How To Make Formative Assessments Powerful Learning Tools

 

I’d like to share with you one way to get students to engage in metacognition.  But before I do, let me explain why I believe this is one of the most powerful learning experiences a student can experience.

It is my opinion that if a formative assessment does not provide feedback to the students it is of little use.  In educational training, teacher-evaluation and professional development too much focus is placed on the teacher.  And yet, it is clear, that a motivated student will learn without a teacher. Sometimes, groups of students learn DESPITE bad teaching.  Students that seek understanding, in any topic, are successful.  A quiz or test is more than an evaluation, and in fact, rarely does a student perform in a way that is a surprise to the teacher.  We know who will get an A and who will be middle of the road and so on.  

A quiz should be a learning opportunity. I didn’t say, “A teaching moment,” with intent because learning doesn’t always come from teaching.  We can set up an opportunity before handing back graded quizzes and tests that will be a powerful learning experience for the students.  We just need to get them to think about what they did.

The issue here is, how do you get kids to learn from mistakes on their quizzes and tests?  I mean, they have years of experience doing the following:

  1. Quizzes are handed back.
  2. Kid says to another: What did you get?
  3. Then they say:  Let me see yours … they hold them up side by side seeing if all of the teacher’s marks match.
  4. “Mister, he got one marked wrong that I got right!”
    1. And of course you could ask, How do you know you are right?  Maybe I didn’t mark yours wrong.  Maybe I marked hers wrong on accident.  Maybe you’re both wrong!

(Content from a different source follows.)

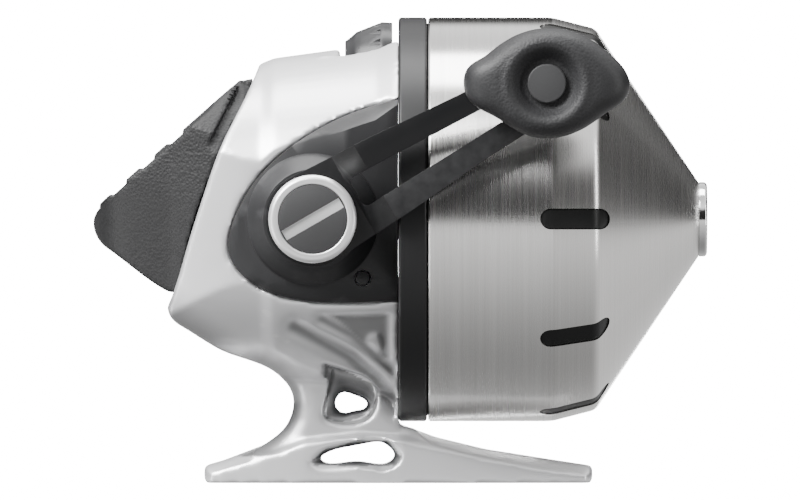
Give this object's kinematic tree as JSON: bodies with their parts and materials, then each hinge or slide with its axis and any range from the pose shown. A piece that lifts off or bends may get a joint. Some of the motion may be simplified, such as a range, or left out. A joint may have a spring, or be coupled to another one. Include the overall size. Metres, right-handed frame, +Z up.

Reviewing their own work and thinking about their understanding and performance is perhaps the single biggest learning opportunity that students have at their disposal.  We are remiss, terribly so, if we do not make full use of these opportunities.

But HOW do you get someone to think about their thinking?  You can’t really make them, can you?  It can’t be coerced, tricked or done under threat of punishment.  For someone to be willing to engage in metacongition, they must be intrinsically motivated.

Here’s one way I get students to engage in this.

Before handing back a quiz or test, I review a problem that was largely misunderstood.  Then, I have the students practice a similar problem on their own (from the quiz or test, if possible).  I walk around the room to check for understanding and then after a few moments, I allow them to help each other on the problem briefly.  I continue this as long as I feel is appropriate for the level of competency displayed on the test.

It is absolutely critical that this review is done when the students do not yet have their quizzes or tests back in their possession.

When this method of review is finished, I back their tests and instruct them to find the problems we reviewed as a class.  I ask them to figure out what they could’ve done differently on the test to improve their score.  

Without such a discussion they will often fail to realize how simple sign errors wreck their grades, or how a simple conceptual misunderstanding is causing all of their work to just … well, collapse.  You could encourage students to highlight mistakes and annotate their new understanding by the mistakes, or have them use small sticky notes to write down questions that are still confusing to them.  

This is a powerful technique, but like all methods, their effectiveness diminishes if done too frequently or too infrequently.  I would not try this method on a test where the class average was high.  I believe it is best reserved for those topics students generally struggle with.  I would advise against using this method for a summative assessment (end of unit, where the class will be moving on).